Now, just because Black Country, New Road’s rise was more winding than expected does not mean that they didn’t have to fight the same challenge faced by most cult live bands—hype. Which leads to the elephant in the room: the changes made to the fan-loved pre-album singles “Athens, France” and “Sunglasses.” With slight amendments made to the verses and all curse words wiped clean, listeners who have been repeating the originally released versions to themselves for the past two years might their first listens jarring, even off-putting.
And while few things in this world will ever be as cathartically fun as screaming “fuck me like you mean it this time” with the 2019 version of “Sunglasses”, both rerecordings undeniably offer a tighter, expanded instrumental and, once given time to sink in, showcases lyrics that are just as poetic. No longer hinging upon Wood’s eccentricities, the focus is placed back on the collaboration of the group and the entirety of the songs, rather than a few admittedly ear-catching refrains.
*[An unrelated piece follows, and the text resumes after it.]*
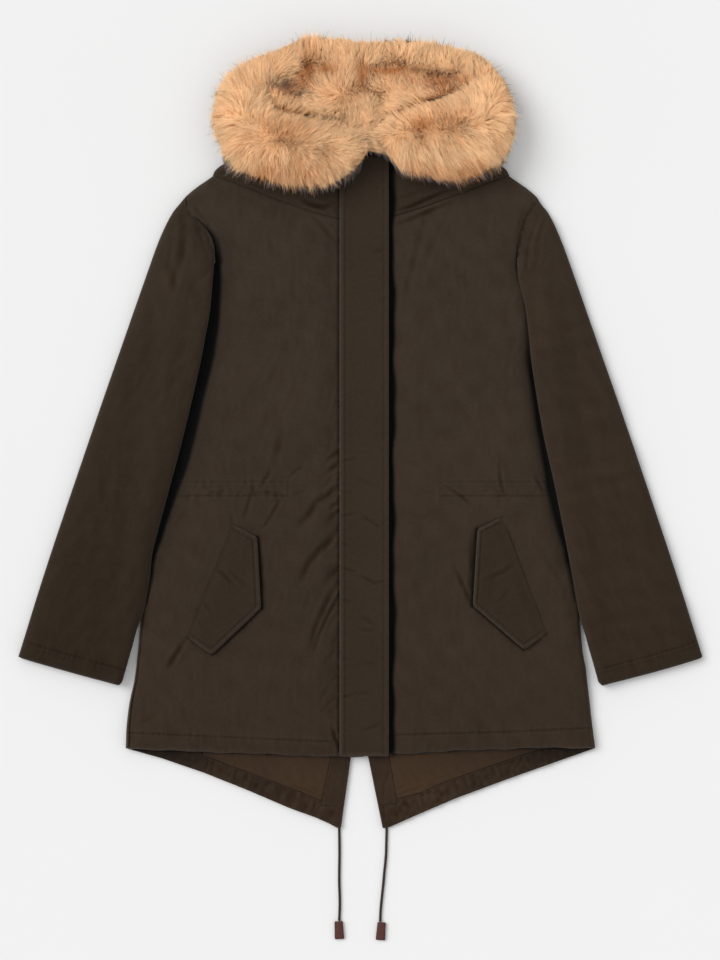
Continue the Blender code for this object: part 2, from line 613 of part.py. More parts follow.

As with the decision to open the album with an instrumental jam, the band is making an effort to let the songs speak for themselves, which, in turn, proves to be a surprisingly effective way to subvert any and all hype their first two singles garnered.
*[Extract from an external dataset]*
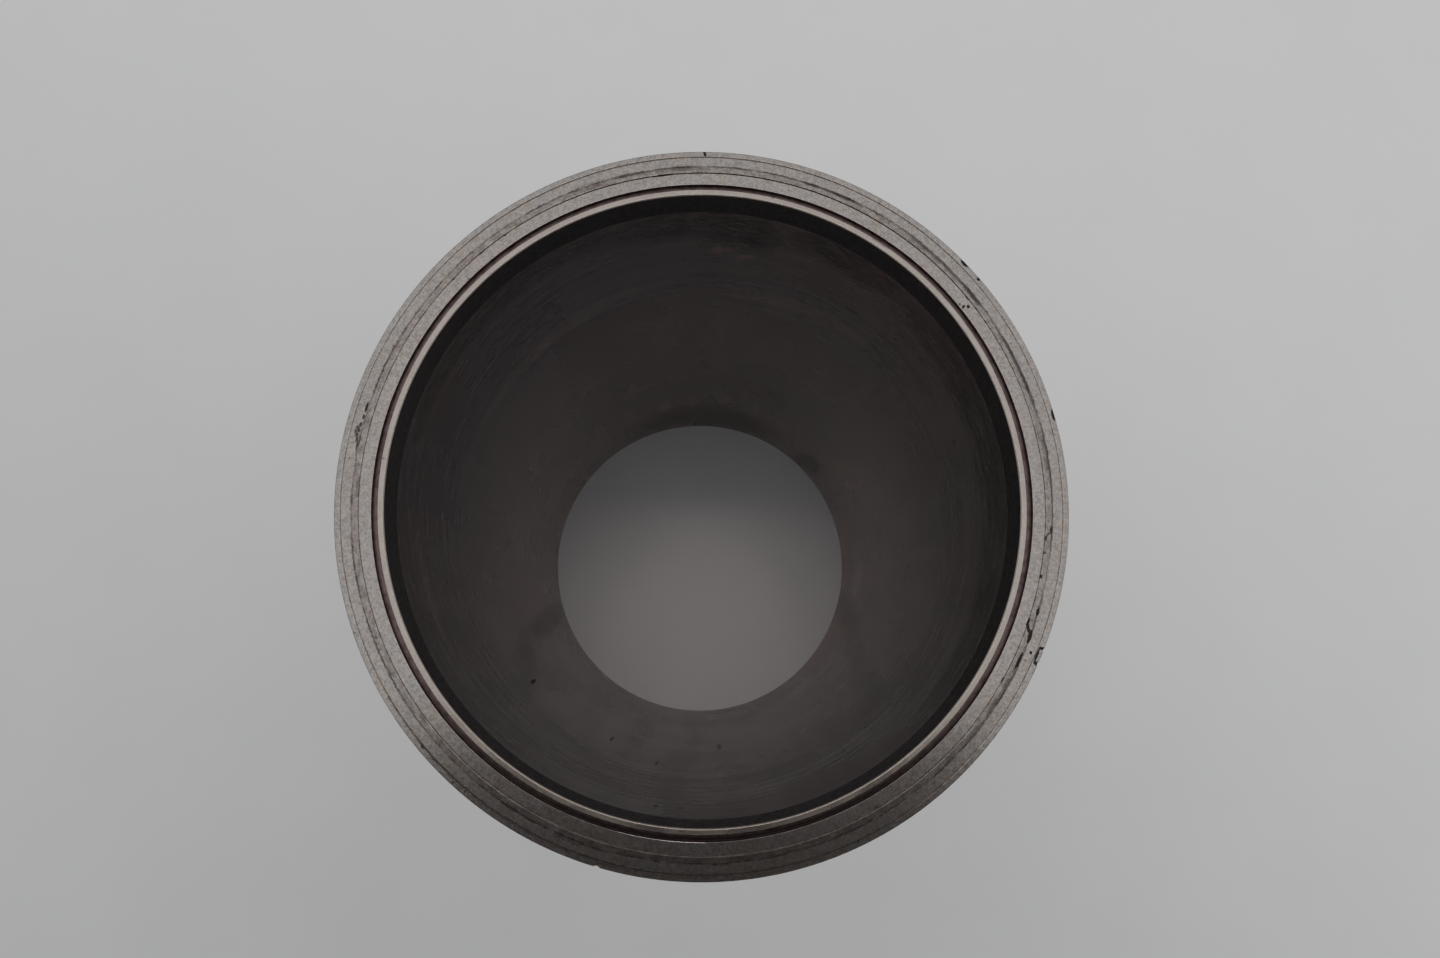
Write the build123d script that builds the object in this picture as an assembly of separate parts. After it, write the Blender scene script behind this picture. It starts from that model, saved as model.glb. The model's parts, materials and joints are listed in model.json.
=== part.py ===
from build123d import *
import os

# Wet cylinder liner of a heavy-duty diesel engine: one grey iron casting, turned all over.
# Millimetres. +Z runs up the bore towards the cylinder head. The origin is the centre of the
# bottom face. Every radius is reached from the bore outwards, and every height from the bottom
# face or the gasket face, so a change of one size carries the rest with it.

# Driving dimensions ------------------------------------------------------------------------

# Bore
BORE_D = 130.0
BORE_FOOT_CHAMFER = 1.0  # lead-in at the open bottom of the bore

# Overall height, bottom face to gasket face
LINER_HEIGHT = 256.0

# Water jacket wall, the plain length between the two fitting bands
JACKET_WALL = 6.0

# Upper fitting band, directly below the flange
UPPER_BAND_RISE = 1.8  # radial step out from the jacket wall
UPPER_BAND_HEIGHT = 20.0

# Flange that hangs the liner in the block
SEAT_WIDTH = 2.6  # radial width of the shoulder that sits on the block's ledge
FLANGE_HEIGHT = 10.0
FLANGE_TOP_EDGE = 0.3
FLANGE_FOOT_CHAMFER = 0.8

# Relief turned into the corner under the flange, so that the shoulder seats flat
UNDERCUT_HEIGHT = 2.0
UNDERCUT_DEPTH = 0.6
UNDERCUT_RUNOUT = 0.3  # chamfer at each end of the relief

# Fire lip that stands above the gasket face and clamps the gasket's fire ring
LIP_WALL = 1.27
LIP_RISE = 0.9
LIP_CHAMFER_WIDTH = 0.55  # radial, on the bore side
LIP_CHAMFER_DROP = 0.3

# Groove turned round the outside of the fire lip
FIRE_GROOVE_WIDTH = 1.51
FIRE_GROOVE_DEPTH = 1.0  # below the gasket face
FIRE_GROOVE_EDGE = 0.2

# Fine V-shaped lines turned into the gasket face, each by its distance in from the rim
LINE_INSETS = (1.30, 4.92)
LINE_WIDTH = 0.3
LINE_DEPTH = 0.12

# Lower fitting band with its seal-ring grooves
SEAL_BAND_RISE = 0.6  # radial step out from the jacket wall
SEAL_BAND_HEIGHT = 34.0
SEAL_GROOVE_COUNT = 2
SEAL_GROOVE_WIDTH = 4.6
SEAL_GROOVE_DEPTH = 2.6
SEAL_GROOVE_PITCH = 12.0
SEAL_GROOVE_ROOT = 0.4  # chamfer in each corner of the groove's root
SEAL_GROOVE_LAND = 8.0  # band left below the first groove

# Skirt below the seal band, turned to the jacket wall's size, which enters the block first
SKIRT_HEIGHT = 12.0
SKIRT_TAPER_WIDTH = 1.2
SKIRT_TAPER_HEIGHT = 4.0

# Height of the taper at the end of a band, where its step runs out
BAND_RUNOUT = 2.0

# Worked out from the above ----------------------------------------------------------------

BORE_R = BORE_D / 2
JACKET_R = BORE_R + JACKET_WALL
UPPER_BAND_R = JACKET_R + UPPER_BAND_RISE
FLANGE_R = UPPER_BAND_R + SEAT_WIDTH
SEAL_BAND_R = JACKET_R + SEAL_BAND_RISE
LIP_R = BORE_R + LIP_WALL
FIRE_GROOVE_R = LIP_R + FIRE_GROOVE_WIDTH

SEAT_Z = LINER_HEIGHT - FLANGE_HEIGHT
UPPER_BAND_Z = SEAT_Z - UPPER_BAND_HEIGHT
SEAL_BAND_TOP_Z = SKIRT_HEIGHT + SEAL_BAND_HEIGHT
LIP_TOP_Z = LINER_HEIGHT + LIP_RISE


def turn(*points):
    """The solid that a closed half section of (radius, height) points sweeps about the bore axis."""
    return revolve(Plane.XZ * make_face(Polyline(*points, close=True)), Axis.Z)


def turned_ring(inner_r, outer_r, low_z, high_z):
    """A plain ring with a rectangular section."""
    return turn((inner_r, low_z), (outer_r, low_z), (outer_r, high_z), (inner_r, high_z))


def rim(solid, radius, height):
    """The circular edge of the solid nearest to one radius and height."""
    circles = solid.edges().filter_by(GeomType.CIRCLE)
    return min(circles, key=lambda edge: abs(edge.radius - radius) + abs(edge.center().Z - height))


def blank():
    """The stepped body: skirt, seal band, jacket wall, upper band, flange and fire lip."""
    return turn(
        (BORE_R, 0),
        (JACKET_R - SKIRT_TAPER_WIDTH, 0),
        (JACKET_R, SKIRT_TAPER_HEIGHT),
        (JACKET_R, SKIRT_HEIGHT - BAND_RUNOUT),
        (SEAL_BAND_R, SKIRT_HEIGHT),
        (SEAL_BAND_R, SEAL_BAND_TOP_Z),
        (JACKET_R, SEAL_BAND_TOP_Z + BAND_RUNOUT),
        (JACKET_R, UPPER_BAND_Z - BAND_RUNOUT),
        (UPPER_BAND_R, UPPER_BAND_Z),
        (UPPER_BAND_R, SEAT_Z),
        (FLANGE_R, SEAT_Z),
        (FLANGE_R, LINER_HEIGHT),
        (LIP_R, LINER_HEIGHT),
        (LIP_R, LIP_TOP_Z),
        (BORE_R + LIP_CHAMFER_WIDTH, LIP_TOP_Z),
        (BORE_R, LIP_TOP_Z - LIP_CHAMFER_DROP),
    )


def outside_groove(surface_r, depth, low_z, high_z, root_chamfer):
    """A ring that cuts a groove into the outside, with both corners of its root chamfered."""
    root_r = surface_r - depth
    ring = turned_ring(root_r, FLANGE_R, low_z, high_z)
    return chamfer([rim(ring, root_r, low_z), rim(ring, root_r, high_z)], root_chamfer)


def undercut():
    """The relief in the corner under the flange."""
    low_z = SEAT_Z - UNDERCUT_HEIGHT
    return outside_groove(UPPER_BAND_R, UNDERCUT_DEPTH, low_z, SEAT_Z, UNDERCUT_RUNOUT)


def seal_groove(low_z):
    """One seal-ring groove in the lower band."""
    high_z = low_z + SEAL_GROOVE_WIDTH
    return outside_groove(SEAL_BAND_R, SEAL_GROOVE_DEPTH, low_z, high_z, SEAL_GROOVE_ROOT)


def fire_groove():
    """The groove between the fire lip and the gasket face."""
    return turned_ring(LIP_R, FIRE_GROOVE_R, LINER_HEIGHT - FIRE_GROOVE_DEPTH, LIP_TOP_Z)


def face_line(inset):
    """One V-shaped line in the gasket face, at its distance in from the rim."""
    middle_r = FLANGE_R - inset
    flank = LINE_WIDTH / 2
    return turn(
        (middle_r - flank, LINER_HEIGHT),
        (middle_r, LINER_HEIGHT - LINE_DEPTH),
        (middle_r + flank, LINER_HEIGHT),
    )


def break_edges(solid):
    """Chamfer the edges that the turning leaves sharp."""
    solid = chamfer(rim(solid, BORE_R, 0), BORE_FOOT_CHAMFER)
    solid = chamfer(rim(solid, FLANGE_R, LINER_HEIGHT), FLANGE_TOP_EDGE)
    solid = chamfer(rim(solid, FLANGE_R, SEAT_Z), FLANGE_FOOT_CHAMFER)
    return chamfer(rim(solid, FIRE_GROOVE_R, LINER_HEIGHT), FIRE_GROOVE_EDGE)


def liner():
    """The finished liner."""
    solid = blank() - fire_groove() - undercut()
    for step in range(SEAL_GROOVE_COUNT):
        solid -= seal_groove(SKIRT_HEIGHT + SEAL_GROOVE_LAND + step * SEAL_GROOVE_PITCH)
    for inset in LINE_INSETS:
        solid -= face_line(inset)
    return break_edges(solid)


os.makedirs("parts", exist_ok=True)
export_step(liner(), "parts/liner.step")
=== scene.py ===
"""Cylinder liner: a turned and honed iron sleeve, its surface finishes and a plain studio."""

import json
import math

import bpy
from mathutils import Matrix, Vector


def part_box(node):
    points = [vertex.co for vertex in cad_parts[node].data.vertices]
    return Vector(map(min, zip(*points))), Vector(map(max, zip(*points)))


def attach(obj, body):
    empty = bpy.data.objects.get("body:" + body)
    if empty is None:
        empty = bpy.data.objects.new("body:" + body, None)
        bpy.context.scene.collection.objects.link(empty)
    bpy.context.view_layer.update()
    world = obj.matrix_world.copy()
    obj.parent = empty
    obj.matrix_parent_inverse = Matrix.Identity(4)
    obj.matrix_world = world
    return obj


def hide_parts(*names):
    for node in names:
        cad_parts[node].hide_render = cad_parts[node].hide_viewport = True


bl_info = {
    "name": "Cylinder Liner",
    "version": (1, 0, 0),
    "blender": (4, 5, 0),
    "location": "3D View > Sidebar > Liner",
    "description": "Builds a flanged wet cylinder liner with its worn iron finishes, and a studio for it",
    "category": "Add Mesh",
}

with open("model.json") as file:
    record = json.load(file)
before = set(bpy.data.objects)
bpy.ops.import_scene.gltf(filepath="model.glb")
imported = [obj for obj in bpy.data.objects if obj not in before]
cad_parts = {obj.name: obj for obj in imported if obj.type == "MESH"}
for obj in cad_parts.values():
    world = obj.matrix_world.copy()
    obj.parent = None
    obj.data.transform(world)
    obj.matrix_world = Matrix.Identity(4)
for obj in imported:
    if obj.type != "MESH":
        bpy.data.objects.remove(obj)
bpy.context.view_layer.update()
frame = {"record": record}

# Sizes that the frame gives ---------------------------------

MM = 0.001
NODE = "liner"
BODY = "root"
MOUNTS = {mount["name"]: mount for mount in frame["record"]["mounts"]}


def mount_radius(name):
    """Radius of a round mount in metres."""
    return MOUNTS[name]["dims"]["r_mm"] * MM


def mount_span(name):
    """Lowest and highest point of a round mount's wall in metres."""
    middle = MOUNTS[name]["pos_m"][2]
    half = MOUNTS[name]["dims"]["length_mm"] * MM / 2
    return middle - half, middle + half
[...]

Hype is going to be harder to avoid, yet perhaps easier to manage, going forward, however, after the band put forth such a compelling 40 minutes of music. With several songs showcased in their live performances still yet to be officially released and the band alluding to a significantly more developed sound in future output, the future of Black Country, New Road is just as exciting and unpredictable as it was when they had a mere single song out. Everybody’s coming up, don’t be late to the party.